→ **Supplied information**:

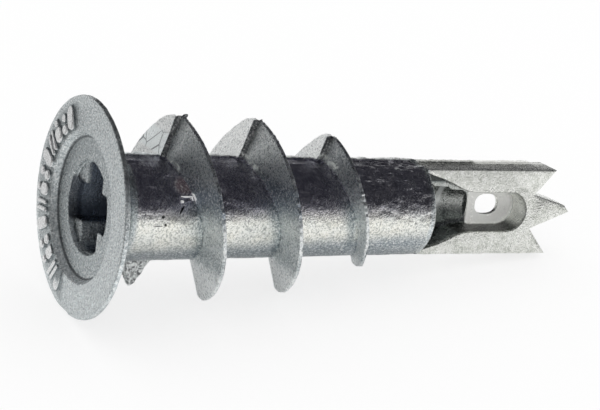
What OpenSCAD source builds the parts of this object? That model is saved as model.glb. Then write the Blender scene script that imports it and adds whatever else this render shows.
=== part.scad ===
// Self-drilling drywall anchor: one zinc die casting with a coarse right-hand thread.
// It is drawn on its own axis first: z runs from the face of the head to the point,
// x lies in the parting plane of the two die halves, and y is the way the dies open.
// The last step lays it down as it rests on a table, on the head's rim and its fins.

/* [Overall] */
// Length from the face of the head to the tip of the spike
length = 38; // [37.5:0.5:42]
// Diameter of the head
head_d = 15; // [14.6:0.1:17]

/* [Head] */
// Thickness of the head at its rim
rim_t = 0.3; // [0.25:0.05:0.5]
// Distance from the face to where the cone under the head meets the body
head_h = 2.2; // [1.8:0.1:2.8]
// Diameter of the shallow dish in the face, at the face
dish_d = 10.2; // [9.6:0.1:10.6]
// Diameter of the floor of the dish
dish_floor_d = 9.4; // [8:0.1:9.5]
// Depth of the dish
dish_depth = 0.55; // [0.3:0.05:0.7]
// Height of the raised bars on the face
mark_h = 0.15; // [0.1:0.05:0.3]
// Number of raised bars round the far half of the face
mark_count = 11; // [4:1:14]

/* [Driver recess and bore] */
// Diameter of the round seat that the cross-shaped recess is sunk into
seat_d = 6.3; // [5.8:0.1:6.5]
// Depth of the seat below the floor of the dish
seat_depth = 0.35; // [0.2:0.05:0.5]
// Width of the arms of the cross
arm_w = 2.6; // [2.55:0.05:2.8]
// Depth of the cross below the seat
cross_depth = 4.6; // [3:0.1:6]
// Span of the cross at its bottom
cross_floor_d = 5; // [4.4:0.1:5.4]
// Diameter of the bore that the screw cuts its thread in
bore_d = 3.6; // [3.2:0.1:3.6]
// Diameter of the narrow blind end of the bore
bore_end_d = 2.75; // [2.4:0.05:3]

/* [Body] */
// Diameter of the body under the head
body_d = 7.16; // [7:0.02:7.5]
// Diameter of the body where the blade begins
body_end_d = 6.56; // [6.5:0.02:6.9]
// Distance from the face to the end of the round body
body_end = 25.6; // [25:0.1:26.4]
// Width over the two flats along the parting line, under the head
flats_w = 7.1; // [7:0.02:7.14]

/* [Thread] */
// Diameter over the fins
fin_d = 12.66; // [11.5:0.1:13]
// Advance of the thread in one turn
pitch = 5.83; // [5.5:0.05:6]
// Advance of a fin across the near die half
near_rise = 2.33; // [2:0.05:2.9]
// Advance of a fin across the far die half
far_rise = 1.65; // [1.4:0.05:2.6]
// Step back from the end of a far fin to the start of the next near one
fin_step_z = 0.43; // [0.1:0.01:0.6]
// How much less the fins stand out in the middle of the far die half
far_drop = 1.1; // [0:0.05:1.2]
// Distance from the face to the first crest in the parting plane
first_crest = 6.45; // [6.2:0.05:6.8]
// Width of the crest of a fin
crest_w = 0.35; // [0.25:0.05:0.5]
// How far the crest has come in after two and a half turns
fin_taper = 2.33; // [2.2:0.05:2.6]

/* [Blade] */
// Width of the blade
blade_w = 6.2; // [6:0.05:6.4]
// Thickness of the blade
blade_t = 2.44; // [2.3:0.02:2.6]
// Width of the slot in the blade
slot_w = 2.8; // [2.4:0.1:3]
// Distance from the face to the round end of the slot
slot_end = 34.3; // [33.5:0.1:34.3]
// Thickness of the web that closes the back of the slot
web_t = 0.32; // [0.25:0.01:0.4]
// Length of the opening in the web
web_hole_l = 1.9; // [1.2:0.1:2.2]
// Width of the opening in the web
web_hole_w = 1.45; // [1:0.05:1.6]
// How far the notches lie behind the tip of the spike
notch_depth = 3.12; // [2.8:0.02:3.12]
// How far the tips of the teeth lie behind the tip of the spike
tooth_drop = 1.55; // [1.2:0.05:1.9]

/* [Parting line] */
// Thickness of the flash along the parting line
flash_t = 0.25; // [0.2:0.05:0.4]
// Reach of the flash from the axis, under the head
flash_reach = 3.68; // [3.6:0.02:3.9]
// Reach of the flash from the axis, at the end of the body
flash_end_reach = 3.36; // [3.3:0.02:3.6]

/* [Rest] */
// Roll of the anchor about its own axis, as it comes to rest
roll = -9.7; // [-180:0.1:180]
// Dip of its axis towards the point, as it comes to rest
dip = 6.8; // [3:0.1:9]

/* [Hidden] */
zinc = [0.62, 0.64, 0.66];
$fn = 96;
// How far sub-parts reach into each other
lap = 0.5;
// A length past the outside of the anchor
past = 20;

head_r = head_d / 2;
mark_r = dish_d / 2 + 0.3;
mark_l = 1.4;
mark_w = 0.7;
mark_first = 194;
mark_last = 330;
seat_z = dish_depth + seat_depth;
blade_y = blade_t / 2;
floor_y = web_t - blade_y;
notch_z = length - notch_depth;
tooth_z = length - tooth_drop;
slot_centre = slot_end - slot_w / 2;

// The thread: angles in degrees from the first crest in the parting plane
fin_r = fin_d / 2;
fin_start = -172.5;
fin_taper_end = 900;
fin_end = 990;
fin_step = 7.5;
fin_root_r = 2.7;
// Slope of the flanks at the side of the anchor, and in the parting plane
side_lean = 0.08;
parting_lean = 0.32;

// Distance from the face to the head-side edge of the crest. Each die half cuts its
// fins straight across its face, and they step over to each other at the parting line.
function crest_z(t) =
    let (
        turn = floor(t / 360),
        a = t - 360 * turn,
        near = near_rise * (1 - cos(a)) / 2,
        far = pitch - fin_step_z - far_rise * (1 - cos(a)) / 2
    )
    first_crest + pitch * turn + (a < 180 ? near : a > 180 ? far : (near + far) / 2);

// Radius of the crest: lower on the far half, and coming in towards the blade
function crest_r(t) =
    fin_r + far_drop * min(sin(t), 0) - (t < 0 ? 0 : fin_taper * pow(t / fin_taper_end, 3));

// Slope of both flanks: steep at the side, and laid back at the parting plane,
// so that each die half can leave the thread
function lean(t) = side_lean + (parting_lean - side_lean) * pow(cos(t), 2);

function fin_section(t) =
    let (r = crest_r(t), z = crest_z(t), spread = lean(t) * (r - fin_root_r))
    [[fin_root_r, z - spread], [r, z], [r, z + crest_w], [fin_root_r, z + crest_w + spread]];

function fin_points(angles) =
    [for (t = angles) for (p = fin_section(t)) [p[0] * cos(t), p[0] * sin(t), p[1]]];

// Triangles of a rod whose rings hold four points each: its sides, then its two ends
function rod_faces(rings) = [
    for (i = [0:rings - 2])
        for (k = [0:3])
            let (a = 4 * i + k, b = 4 * i + (k + 1) % 4)
            for (face = [[a, b, a + 4], [b, b + 4, a + 4]]) face,
    for (face = [[2, 1, 0], [3, 2, 0]]) face,
    for (face = [[0, 1, 2], [0, 2, 3]]) [for (k = face) 4 * (rings - 1) + k]
];

module fins() {
    angles = [fin_start:fin_step:fin_end];
    rings = (fin_end - fin_start) / fin_step + 1;
    polyhedron(points = fin_points(angles), faces = rod_faces(rings), convexity = 8);
}

// Thin flange with a shallow cone under it
module head() {
    rotate_extrude()
        polygon([[0, 0], [head_r, 0], [head_r, rim_t], [body_d / 2, head_h], [0, head_h]]);
}

// Raised bars round the far half of the face, in place of any lettering
module marks() {
    for (i = [0:mark_count - 1])
        rotate([0, 0, mark_first + (mark_last - mark_first) * i / (mark_count - 1)])
            translate([mark_r, -mark_w / 2, -mark_h])
                cube([mark_l, mark_w, mark_h + rim_t / 2]);
}

// Round body with two flats along the parting line, which bring it in to the blade
module body() {
    end_x = blade_w / 2 + 0.06;
    flats_angle = atan((flats_w / 2 - end_x) / body_end);
    difference() {
        translate([0, 0, head_h - lap])
            cylinder(h = body_end - head_h + lap, d1 = body_d, d2 = body_end_d);
        for (side = [0, 180])
            rotate([0, 0, side])
                translate([flats_w / 2, -past / 2, 0])
                    rotate([0, -flats_angle, 0])
                        cube([past, past, 2 * past]);
    }
}

// The far half of the body runs on as a cone that covers the blind end of the bore
module nose() {
    nose_l = 6.4;
    nose_end_d = blade_t + 0.2;
    nose_w = blade_w - 0.4;
    intersection() {
        translate([0, 0, body_end - lap])
            cylinder(h = nose_l + lap, d1 = body_end_d, d2 = nose_end_d);
        translate([-nose_w / 2, -past, body_end - 2 * lap])
            cube([nose_w, past, past]);
    }
}

// Flat plate that ends in two teeth with a spike between them
module blade() {
    tongue_x = body_end_d / 2 - 0.7;
    notch_x = blade_w / 2 - 1.85;
    shoulder_x = 0.5;
    shoulder_z = length - 0.45;
    rotate([90, 0, 0])
        linear_extrude(height = blade_t, center = true)
            polygon([
                [-tongue_x, body_end - lap],
                [tongue_x, body_end - lap],
                [tongue_x, body_end],
                [blade_w / 2, body_end],
                [blade_w / 2, tooth_z],
                [notch_x, notch_z],
                [shoulder_x, shoulder_z],
                [0, length],
                [-notch_x, notch_z],
                [-blade_w / 2, tooth_z],
                [-blade_w / 2, body_end],
                [-tongue_x, body_end]
            ]);
}

// Thin fin of metal squeezed out along the parting line, level with the back of the slot
module flash() {
    foot_x = blade_w / 2 - 1;
    blade_x = blade_w / 2 + flash_t / 2;
    step_z = 1;
    for (side = [0, 1])
        mirror([side, 0, 0])
            translate([0, floor_y + flash_t / 2, 0])
                rotate([90, 0, 0])
                    linear_extrude(height = flash_t)
                        polygon([
                            [foot_x, head_h],
                            [flash_reach, head_h],
                            [flash_end_reach, body_end - step_z],
                            [blade_x, body_end + step_z],
                            [blade_x, tooth_z - step_z],
                            [foot_x, tooth_z - step_z]
                        ]);
}

// Dish, round seat and cross-shaped driver recess, sunk into the face one below another
module driver_recess() {
    rotate_extrude()
        polygon([
            [0, -lap],
            [dish_d / 2, -lap],
            [dish_d / 2, 0],
            [dish_floor_d / 2, dish_depth],
            [seat_d / 2, dish_depth],
            [seat_d / 2, seat_z],
            [0, seat_z]
        ]);
    intersection() {
        translate([0, 0, seat_z - lap])
            cylinder(h = cross_depth + lap, d1 = seat_d, d2 = cross_floor_d);
        for (turn = [0, 90])
            rotate([0, 0, turn])
                translate([-past / 2, -arm_w / 2, 0])
                    cube([past, arm_w, past]);
    }
}

// Blind bore along the axis, in three steps
module screw_bore() {
    bore_end = slot_end - 3.7;
    step_l = 1.5;
    for (step = [0:2])
        cylinder(h = bore_end - step * step_l, d = bore_end_d + (bore_d - bore_end_d) * step / 2);
}

// Slot in the near side of the blade, flared where it meets the body, and the opening
// in the web behind it
module slot() {
    flare_x = 2.65;
    waist_x = 2.3;
    waist_z = body_end + 1.7;
    throat_z = body_end + 4.2;
    hole_z = slot_centre - 0.7;
    translate([0, floor_y, 0])
        rotate([90, 0, 180])
            linear_extrude(height = past) {
                translate([0, slot_centre])
                    circle(d = slot_w);
                translate([-slot_w / 2, body_end])
                    square([slot_w, slot_centre - body_end]);
                polygon([
                    [-flare_x, body_end],
                    [flare_x, body_end],
                    [waist_x, waist_z],
                    [slot_w / 2, throat_z],
                    [-slot_w / 2, throat_z],
                    [-waist_x, waist_z]
                ]);
            }
    translate([-web_hole_w / 2, -past / 2, hole_z - web_hole_l / 2])
        cube([web_hole_w, past, web_hole_l]);
}

module anchor_on_axis() {
    difference() {
        union() {
            head();
            marks();
            body();
            nose();
            blade();
            flash();
            fins();
        }
        driver_recess();
        screw_bore();
        slot();
    }
}

// Height over the axis, and place along the table, of a point at radius r and angle t
function height(r, t, z) = r * cos(t + roll) * cos(dip) - z * sin(dip);
function along(r, t, z) = r * cos(t + roll) * sin(dip) + z * cos(dip);

// Lowest point: of the head's rim, of the lower tooth, or of the crest of a fin
tooth_r = norm([blade_w / 2, blade_y]);
lowest = min(
    height(head_r, 180 - roll, rim_t),
    height(tooth_r, 180 + atan(2 * blade_y / blade_w), tooth_z),
    min([for (t = [fin_start:fin_step:fin_taper_end]) height(crest_r(t), t, crest_z(t) + crest_w)])
);
// Rearmost point, at the lowest of the bars or of the rim, and foremost, at the spike
rear = min(along(head_r, 180 - roll, 0), along(mark_r + mark_l, mark_first, -mark_h));
front = along(blade_y, -90, length);

module anchor() {
    color(zinc)
        translate([-(rear + front) / 2, 0, -lowest])
            rotate([0, 90 + dip, 0])
                rotate([0, 0, 180 + roll])
                    anchor_on_axis();
}

anchor();
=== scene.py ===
"""Self-drilling drywall anchor: one zinc die casting, as its two die halves leave it."""

import bmesh
import bpy
import mathutils
import numpy as np
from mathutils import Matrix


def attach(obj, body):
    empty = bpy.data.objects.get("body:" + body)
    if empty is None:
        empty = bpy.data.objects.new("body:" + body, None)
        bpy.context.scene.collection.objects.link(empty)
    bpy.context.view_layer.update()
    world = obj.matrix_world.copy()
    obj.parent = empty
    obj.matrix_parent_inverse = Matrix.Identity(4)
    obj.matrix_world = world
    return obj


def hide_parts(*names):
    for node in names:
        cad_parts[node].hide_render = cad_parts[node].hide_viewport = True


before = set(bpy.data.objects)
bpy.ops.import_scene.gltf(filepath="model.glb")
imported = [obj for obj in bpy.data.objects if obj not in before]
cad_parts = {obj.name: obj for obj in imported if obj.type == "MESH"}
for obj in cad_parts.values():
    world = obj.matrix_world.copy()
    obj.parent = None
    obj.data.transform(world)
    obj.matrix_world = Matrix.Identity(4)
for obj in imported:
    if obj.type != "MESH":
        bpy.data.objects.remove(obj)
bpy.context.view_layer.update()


# ---------------------------------------------------------------- the body
# The body is a tapered round bar of cast zinc, with a flat along each side where the
# two die halves part. Everything is worked out in millimetres on the anchor's own axis:
# z from the face of the head to the point, x in the parting plane, y towards the near die.
BODY_FOOT, BODY_END = 1.6, 25.6
BAR_RADIUS, BAR_TAPER = 3.58, 0.3
FLAT_REACH, FLAT_TAPER = 3.55, 0.39
FLAT_EDGE_SHARPNESS = 60
FLAT_HALF_TURN = 26
SEAM_PLACE, SEAM_HEIGHT, SEAM_HALF_WIDTH = 0.78, 0.035, 0.07
MARK_RADIUS = 3.5
END_ROUNDING = 0.1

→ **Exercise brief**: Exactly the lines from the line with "or of the crest of a fin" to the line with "cad_parts[node].hide_render = cad_parts[node].hide_viewport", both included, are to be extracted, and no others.

→ **Response below**:
// Lowest point: of the head's rim, of the lower tooth, or of the crest of a fin
tooth_r = norm([blade_w / 2, blade_y]);
lowest = min(
    height(head_r, 180 - roll, rim_t),
    height(tooth_r, 180 + atan(2 * blade_y / blade_w), tooth_z),
    min([for (t = [fin_start:fin_step:fin_taper_end]) height(crest_r(t), t, crest_z(t) + crest_w)])
);
// Rearmost point, at the lowest of the bars or of the rim, and foremost, at the spike
rear = min(along(head_r, 180 - roll, 0), along(mark_r + mark_l, mark_first, -mark_h));
front = along(blade_y, -90, length);

module anchor() {
    color(zinc)
        translate([-(rear + front) / 2, 0, -lowest])
            rotate([0, 90 + dip, 0])
                rotate([0, 0, 180 + roll])
                    anchor_on_axis();
}

anchor();
=== scene.py ===
"""Self-drilling drywall anchor: one zinc die casting, as its two die halves leave it."""

import bmesh
import bpy
import mathutils
import numpy as np
from mathutils import Matrix


def attach(obj, body):
    empty = bpy.data.objects.get("body:" + body)
    if empty is None:
        empty = bpy.data.objects.new("body:" + body, None)
        bpy.context.scene.collection.objects.link(empty)
    bpy.context.view_layer.update()
    world = obj.matrix_world.copy()
    obj.parent = empty
    obj.matrix_parent_inverse = Matrix.Identity(4)
    obj.matrix_world = world
    return obj


def hide_parts(*names):
    for node in names:
        cad_parts[node].hide_render = cad_parts[node].hide_viewport = True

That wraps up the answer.